Bene, allora osserviamo anche noi le candele a Channukkah.
La candelina è una piccola colonna di una sostanza scivolosa. Una volta era fatta di cera d’api oppure era ricavata dal grasso delle balene o dal petrolio. Oggi è fatta quasi sempre di una sostanza che si chiama paraffina. Ed è un bene che sia così, perché le candele dei tempi di Faraday puzzavano molto…
Dentro alla colonna di cera c’è lo stoppino. È un filo di cotone che da un’estremità sporge un po’. Cosa succede quando lo accendiamo? Succede che il cotone prende fuoco, ma non tutto. Quando la fiamma arriva alla cera si ferma. Dove la fiamma si ferma la cera si scalda, diventa liquida e sale dentro allo stoppino, fino alla punta.
Fa così perché i liquidi hanno la capacità di risalire lungo i tubicini minuscoli delle fibre di cotone, proprio come quando ci asciughiamo le mani. Il cotone “cattura” l’acqua, la fa risalire lungo le sue fibre e così la toglie dalla mano. Allo stesso modo, il cotone dello stoppino “cattura” la cera liquida e la porta su, e lì la cera brucia. Brucia la cera, non lo stoppino!
Cosa vuol dire che brucia? Vuol dire che la cera, liquida e calda, viene a contatto con l’aria fresca della stanza e avviene una specie di incontro violento, dove la cera succhia via l’aria e così facendo si trasforma in qualcos’altro, e questa trasformazione produce calore.
Guardiamo da vicino la fiamma, abbastanza vicino per vederla bene, ma abbastanza lontani da non bruciarci il naso… Al centro c’è lo stoppino e a lui sembra non succeda proprio niente. Ora non respirate: l’aria deve essere più calma possibile. Intorno allo stoppino c’è una zona senza luce. In quel punto la fiamma non c’è: c’è solo un gran turbine di vapore di cera.
Ma tutto intorno, la fiamma invece è viva e luminosa. È lì che avviene l’incontro violento tra il vapore di cera e l’aria della stanza. Lì fa caldo! La fiamma si chiude verso l’alto, in una specie di goccia, che finisce a punta, ma tutti sappiamo che sopra la punta, anche se non si vede niente, fa un bel caldo. A ben guardare però, dalla punta esce qualcosa. Ed è anche logico, altrimenti, se non uscisse nulla, dove andrebbe la candela, che col tempo si accorcia fino a scomparire del tutto?

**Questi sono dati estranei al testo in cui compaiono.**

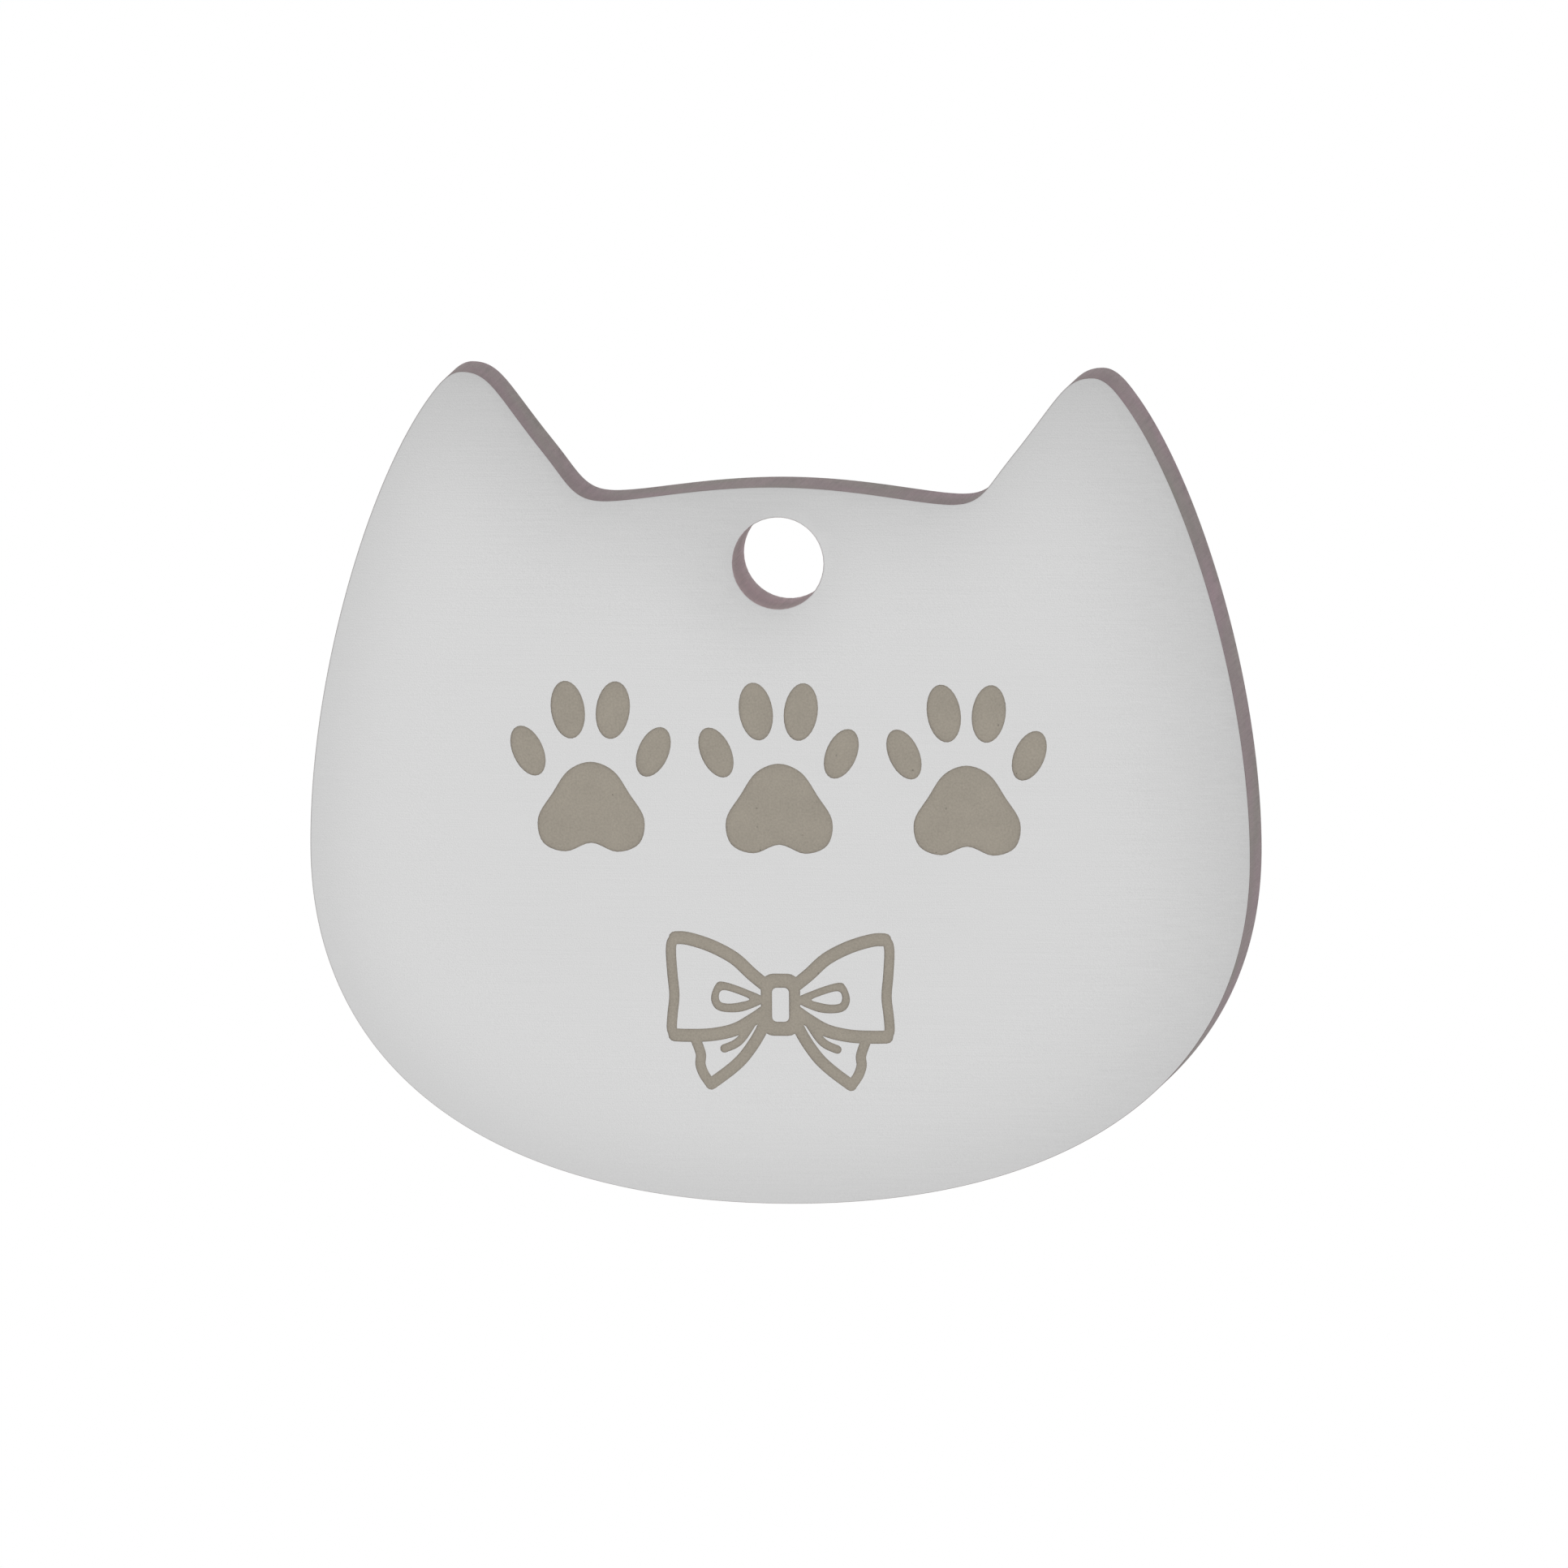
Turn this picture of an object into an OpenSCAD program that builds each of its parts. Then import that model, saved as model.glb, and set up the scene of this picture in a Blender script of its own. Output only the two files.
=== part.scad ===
// Pet id tag: a flat steel plate cut as a cat's head, with a round hole for a split ring.
// Its face is engraved with a bow under a row of paw prints, and every engraved pocket
// is filled with coloured resin that stays a little below the face.
// The plate stands upright, its face towards -Y, with the origin in the middle of the hole.

/* [Plate] */
// Width across the cheeks, the widest level
plate_w = 31; // [29:0.5:36]
// Height from the chin to the ear tips
plate_h = 27.3; // [26:0.1:30]
// Thickness of the plate
plate_t = 3; // [1.5:0.25:4]
// Height of the crown, between the ears, above the hole's centre
crown_rise = 2.5; // [2.3:0.1:3.5]
// Depth of the widest level below the hole's centre
cheek_drop = 9.5; // [8:0.25:11]

/* [Ears] */
// Distance between the two ear tips
ear_span = 20.8; // [19:0.2:22]
// Height of the ear tips above the hole's centre
ear_rise = 6.2; // [5:0.1:8]
// Distance between the lowest points on either side of the crown
valley_span = 11.5; // [9.5:0.25:13]
// Depth of those points below the crown
valley_dip = 0.5; // [0.1:0.1:1]
// Distance from an ear tip sideways to its outer shoulder
shoulder_run = 1; // [0.6:0.1:1.5]
// Distance from an ear tip down to its outer shoulder
shoulder_fall = 0.75; // [0.5:0.05:1.2]

/* [Ring hole] */
// Diameter of the hole for the split ring
hole_d = 3; // [2:0.1:3.4]

/* [Engraving] */
// Depth of the engraved pockets
engraving_depth = 0.25; // [0.15:0.05:0.5]
// Distance from the face down to the resin
fill_recess = 0.04; // [0:0.01:0.08]

/* [Paw prints] */
// Width of one paw print
paw_w = 5.3; // [4:0.1:5.6]
// Height of one paw print
paw_h = 5.8; // [4.4:0.1:6.2]
// Distance between the middles of two neighbouring paw prints
paw_pitch = 6.2; // [5.9:0.1:6.6]
// Depth of the row's middle below the hole's centre, as a share of the chin's depth
paw_drop_share = 0.32; // [0.3:0.005:0.34]

/* [Bow] */
// Width of the whole bow
bow_w = 7.6; // [6:0.1:10]
// Height of the whole bow
bow_h = 5.3; // [4.5:0.1:6.5]
// Depth of the knot's middle below the hole's centre, as a share of the chin's depth
bow_drop_share = 0.688; // [0.67:0.002:0.73]
// Width of the knot
knot_w = 1.3; // [1.1:0.05:1.6]
// Height of the knot
knot_h = 2.05; // [1.7:0.05:2.4]
// Width of the opening in the knot
knot_opening_w = 0.56; // [0.4:0.02:0.8]
// Height of the opening in the knot
knot_opening_h = 1.12; // [0.8:0.02:1.4]
// Radius of the knot's corners
knot_r = 0.42; // [0.1:0.02:0.5]
// Radius of the corners of the knot's opening
knot_opening_r = 0.16; // [0.04:0.02:0.18]
// Width of the lines along the top and bottom of its loops
heavy_line = 0.43; // [0.3:0.01:0.5]
// Width of the lines down the inner sides of its tails
tail_line = 0.39; // [0.3:0.01:0.45]
// Width of the lines down the outer sides of its loops and tails
side_line = 0.34; // [0.25:0.01:0.4]
// Width of its fold lines
fold_line = 0.28; // [0.2:0.01:0.34]

/* [Hidden] */
// The paw prints and the toes of one print, both from left to right
PAWS = ["left_paw", "middle_paw", "right_paw"];
TOES = ["outer_left_toe", "inner_left_toe", "inner_right_toe", "outer_right_toe"];
paw_numbers = [0:len(PAWS) - 1];
toe_numbers = [0:len(TOES) - 1];

// Names of the fills of a paw print's pad and of one of its toes
function pad_node(paw) = str(PAWS[paw], "_pad_fill");
function toe_node(paw, toe) = str(PAWS[paw], "_", TOES[toe], "_fill");

steel_colour = [0.84, 0.84, 0.84];
resin_colour = [0.61, 0.58, 0.54];

// Length by which every cut runs past the face that it opens
overrun = 0.5;

// Heights of the cutters that open the pockets and of the resin in them
pocket_h = engraving_depth + overrun;
resin_h = engraving_depth - fill_recess;

// Sides of the hole, and steps along a span of a mark, round a line's end, a corner and a toe
hole_sides = 96;
curve_steps = 5;
end_steps = 6;
corner_steps = 5;
toe_steps = 28;

// Depths of the chin, the paw prints and the knot below the hole's centre
chin_drop = plate_h - ear_rise;
paw_drop = paw_drop_share * chin_drop;
bow_drop = bow_drop_share * chin_drop;

// Right half of the outline, from the crown over the ear to the chin
valley = [valley_span / 2, crown_rise - valley_dip];
ear_tip = [ear_span / 2, ear_rise];
inner_flank_share = [0.42, 0.37];
inner_flank = [for (i = [0:1]) valley[i] + inner_flank_share[i] * (ear_tip[i] - valley[i])];
outline_points = [
  [0, crown_rise],
  valley,
  inner_flank,
  ear_tip,
  ear_tip + [shoulder_run, -shoulder_fall],
  [plate_w / 2, -cheek_drop],
  [0, -chin_drop]
];
// Direction of the outline at each point, in degrees from +X
outline_headings = [0, 0, 51, 0, -53, -90, -180];
// Handles after each point and before the next, as shares of the distance between the two
outline_handle_shares = [[0.45, 0.2], [0.4, 0.5], [0.65, 0.25], [0.35, 0.3], [0.22, 0.36], [0.4, 0.47]];
outline_steps = [12, 8, 12, 8, 28, 40];

// Right half of a paw's pad, from its top down to the notch below, as shares of the paw's size
pad_shares = [
  [0, 0.03], [0.14, -0.02], [0.24, -0.15], [0.33, -0.29],
  [0.3, -0.43], [0.16, -0.48], [0, -0.43]
];
// Place and radii of each toe, as shares of the paw's size, and its tilt in degrees
toe_place_shares = [[-0.39, 0.09], [-0.14, 0.325], [0.14, 0.325], [0.39, 0.09]];
toe_radius_shares = [[0.095, 0.15], [0.105, 0.165], [0.105, 0.165], [0.095, 0.15]];
toe_tilts = [24, 8, -8, -24];

// Right half of the bow: places along its lines as shares of half its width and of its height
loop_top_shares = [
  [0.13, 0.12], [0.25, 0.19], [0.4, 0.287],
  [0.6, 0.362], [0.8, 0.406], [0.91, 0.41]
];
loop_side_shares = [
  [0.916, 0.405], [0.94, 0.38], [0.948, 0.32], [0.937, 0.19],
  [0.921, 0.055], [0.937, -0.06], [0.945, -0.15], [0.926, -0.19]
];
loop_bottom_shares = [
  [0.13, -0.04], [0.24, -0.094], [0.4, -0.158],
  [0.6, -0.19], [0.8, -0.196], [0.92, -0.194]
];
fold_shares = [
  [0.19, -0.06], [0.245, -0.112], [0.3, -0.173],
  [0.35, -0.22], [0.405, -0.25], [0.49, -0.275]
];
tail_inner_shares = [
  [0.14, -0.12], [0.19, -0.19], [0.255, -0.264],
  [0.34, -0.342], [0.45, -0.413], [0.607, -0.496]
];
tail_outer_shares = [
  [0.745, -0.21], [0.71, -0.275], [0.694, -0.32],
  [0.699, -0.375], [0.67, -0.435], [0.61, -0.498]
];
// Outline of the crease inside a loop, and of the island of steel inside that
crease_shares = [
  [0.13, 0.03], [0.3, 0.095], [0.5, 0.14], [0.565, 0.118],
  [0.603, 0.035], [0.56, -0.03], [0.45, -0.05], [0.3, -0.037]
];
crease_island_shares = [
  [0.27, 0.032], [0.36, 0.062], [0.47, 0.086], [0.52, 0.08],
  [0.535, 0.045], [0.515, 0.012], [0.44, 0.004], [0.35, 0.013]
];

// Unit step in a direction given in degrees
function toward(angle) = [cos(angle), sin(angle)];

// Point at share t of the curve from a to d that leaves towards b and arrives from c
function curve_point(a, b, c, d, t) =
  pow(1 - t, 3) * a + 3 * pow(1 - t, 2) * t * b + 3 * (1 - t) * pow(t, 2) * c + pow(t, 3) * d;

// Points along that curve, its last one left out
function curve(a, b, c, d, steps) = [for (i = [0:steps - 1]) curve_point(a, b, c, d, i / steps)];

// Points from a to b of a smooth line that comes from the point before a and goes on to the point after b
function smooth_span(before, a, b, after) =
  curve(a, a + (b - before) / 6, b - (after - a) / 6, b, curve_steps);

// Smooth line through all the points of p
function smooth_line(p) =
  let (last = len(p) - 1)
  concat(
    [for (i = [0:last - 1]) each smooth_span(p[max(i - 1, 0)], p[i], p[i + 1], p[min(i + 2, last)])],
    [p[last]]
  );

// Smooth closed outline through all the points of p
function smooth_loop(p) =
  let (n = len(p))
  [for (i = [0:n - 1]) each smooth_span(p[(i + n - 1) % n], p[i], p[(i + 1) % n], p[(i + 2) % n])];

// Shares turned into places
function placed(shares, size) = [for (s = shares) [s.x * size.x, s.y * size.y]];

// Right half of an outline, followed by its mirror image back up to the first point
function with_mirror_image(half) =
  concat(half, [for (i = [len(half) - 2:-1:1]) [-half[i].x, half[i].y]]);

// Direction of a line at its point i, in degrees
function heading(line, i) =
  let (step = line[min(i + 1, len(line) - 1)] - line[max(i - 1, 0)])
  atan2(step.y, step.x);

// One side of a band of the given radius round a line: side is 1 on the left, -1 on the right
function band_side(line, radius, side) =
  [for (i = [0:len(line) - 1]) line[i] + radius * toward(heading(line, i) + side * 90)];

// Half circle that closes a band, from the first angle clockwise
function band_end(centre, radius, first_angle) =
  [for (i = [1:end_steps - 1]) centre + radius * toward(first_angle - 180 * i / end_steps)];

// Outline of a band of the given width along a line, with round ends
function band(line, width) =
  let (
    last = len(line) - 1,
    left = band_side(line, width / 2, 1),
    right = band_side(line, width / 2, -1)
  )
  concat(
    left,
    band_end(line[last], width / 2, heading(line, last) + 90),
    [for (i = [last:-1:0]) right[i]],
    band_end(line[0], width / 2, heading(line, 0) - 90)
  );

// Outline of a rectangle with round corners, centred
function rounded_rectangle(width, height, radius) =
  [for (quarter = [0:3], i = [0:corner_steps])
    let (
      angle = 90 * (quarter + i / corner_steps),
      side = [quarter == 0 || quarter == 3 ? 1 : -1, quarter < 2 ? 1 : -1]
    )
    [side.x * (width / 2 - radius), side.y * (height / 2 - radius)] + radius * toward(angle)];

// Outline of the whole plate
function plate_outline() =
  with_mirror_image(concat(
    [for (i = [0:len(outline_points) - 2])
      let (
        a = outline_points[i],
        b = outline_points[i + 1],
        reach = norm(b - a) * outline_handle_shares[i]
      )
      each curve(
        a,
        a + reach[0] * toward(outline_headings[i]),
        b - reach[1] * toward(outline_headings[i + 1]),
        b,
        outline_steps[i]
      )],
    [outline_points[len(outline_points) - 1]]
  ));

// Makes its children twice, the second time mirrored left to right
module both_sides() {
  children();
  mirror([1, 0, 0]) children();
}

// Stands a flat drawing up, with its +Z side towards -Y
module upright() {
  rotate([90, 0, 0]) children();
}

module slab(outline, height) {
  linear_extrude(height) polygon(outline);
}

module paw_pad(height) {
  slab(smooth_loop(with_mirror_image(placed(pad_shares, [paw_w, paw_h]))), height);
}

module paw_toe(toe, height) {
  place = placed(toe_place_shares, [paw_w, paw_h])[toe];
  radii = placed(toe_radius_shares, [paw_w, paw_h])[toe];
  circle_points = [for (k = [0:toe_steps - 1]) toward(360 * k / toe_steps)];
  translate(place)
    rotate(toe_tilts[toe])
      slab(placed(circle_points, radii), height);
}

// Moves its children to a paw print's place in the row
module at_paw(paw) {
  middle_paw = (len(PAWS) - 1) / 2;
  translate([(paw - middle_paw) * paw_pitch, -paw_drop]) children();
}

module bow_line(shares, width, height) {
  slab(band(smooth_line(placed(shares, [bow_w / 2, bow_h])), width), height);
}

module bow_half(height) {
  bow_line(loop_top_shares, heavy_line, height);
  bow_line(loop_bottom_shares, heavy_line, height);
  bow_line(tail_inner_shares, tail_line, height);
  bow_line(loop_side_shares, side_line, height);
  bow_line(tail_outer_shares, side_line, height);
  bow_line(fold_shares, fold_line, height);
  slab(smooth_loop(placed(crease_shares, [bow_w / 2, bow_h])), height);
}

// Islands of steel that stand inside the bow's creases and knot
module bow_islands(height) {
  both_sides() slab(smooth_loop(placed(crease_island_shares, [bow_w / 2, bow_h])), height);
  slab(rounded_rectangle(knot_opening_w, knot_opening_h, knot_opening_r), height);
}

module bow(height) {
  translate([0, -bow_drop])
    difference() {
      union() {
        both_sides() bow_half(height);
        slab(rounded_rectangle(knot_w, knot_h, knot_r), height);
      }
      translate([0, 0, -overrun]) bow_islands(height + 2 * overrun);
    }
}

// Moves its children down to the floor of the pockets
module on_pocket_floor() {
  translate([0, 0, plate_t / 2 - engraving_depth]) children();
}

module resin() {
  color(resin_colour) upright() on_pocket_floor() children();
}

module tag_plate() {
  color(steel_colour)
    upright()
      difference() {
        translate([0, 0, -plate_t / 2]) slab(plate_outline(), plate_t);
        cylinder(h = plate_t + 2 * overrun, d = hole_d, center = true, $fn = hole_sides);
        on_pocket_floor() {
          bow(pocket_h);
          for (paw = paw_numbers) {
            at_paw(paw) paw_pad(pocket_h);
            for (toe = toe_numbers) at_paw(paw) paw_toe(toe, pocket_h);
          }
        }
      }
}

module bow_fill() {
  resin() bow(resin_h);
}

module paw_pad_fill(paw) {
  resin() at_paw(paw) paw_pad(resin_h);
}

module paw_toe_fill(paw, toe) {
  resin() at_paw(paw) paw_toe(toe, resin_h);
}

tag_plate();
bow_fill();
for (paw = paw_numbers) {
  paw_pad_fill(paw);
  for (toe = toe_numbers)
    paw_toe_fill(paw, toe);
}
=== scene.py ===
"""Looks of the pet id tag: a satin steel plate with resin-filled engraving, in a white studio."""

import math
from itertools import compress

import bpy
import numpy as np
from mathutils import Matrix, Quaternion, Vector
from mathutils.geometry import delaunay_2d_cdt


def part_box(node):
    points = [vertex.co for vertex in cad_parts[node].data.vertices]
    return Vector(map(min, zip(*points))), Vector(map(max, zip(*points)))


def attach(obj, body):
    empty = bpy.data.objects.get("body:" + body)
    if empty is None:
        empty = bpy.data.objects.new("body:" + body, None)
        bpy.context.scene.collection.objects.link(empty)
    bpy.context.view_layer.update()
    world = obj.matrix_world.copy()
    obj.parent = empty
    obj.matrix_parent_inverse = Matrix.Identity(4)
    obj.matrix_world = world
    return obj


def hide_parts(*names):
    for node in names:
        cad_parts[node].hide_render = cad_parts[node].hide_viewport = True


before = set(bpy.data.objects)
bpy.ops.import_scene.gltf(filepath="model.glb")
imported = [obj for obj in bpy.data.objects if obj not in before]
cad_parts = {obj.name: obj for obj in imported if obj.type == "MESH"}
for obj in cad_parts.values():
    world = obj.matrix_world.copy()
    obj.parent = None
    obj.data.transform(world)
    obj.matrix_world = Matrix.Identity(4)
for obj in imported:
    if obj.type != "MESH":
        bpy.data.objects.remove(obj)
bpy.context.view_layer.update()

# The scene is in metres, but the plate's mesh is worked out in millimetres
MM = 0.001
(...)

Piano piano, pezzo a pezzo, la candela esce di là, “va in fumo”, si dice, ma trasformandosi lungo il cammino in pezzetti minuscoli. È l’ossigeno dell’aria che la rompe così, in pezzi talmente piccoli che neppure li vediamo, ed è la rottura di questi pezzi che crea il calore. Dalla punta della candela escono acqua, anidride carbonica e molte altre cose, che prima stavano unite tra loro nella cera.
Così abbiamo il calore; ma la luce? Di per sé il fuoco non farebbe necessariamente luce: basta pensare a una fiamma ossidrica, oggetto inventato proprio da Faraday.
La luce invece deriva dall’incandescenza delle sostanze contenute nella candela, proprio come quando scaldiamo molto il ferro, rendendolo rovente e luminoso. Nella candela ci sono delle sostanze, minuscole come la polvere, e sono quelle che diventano incandescenti scaldandosi, e fanno luce.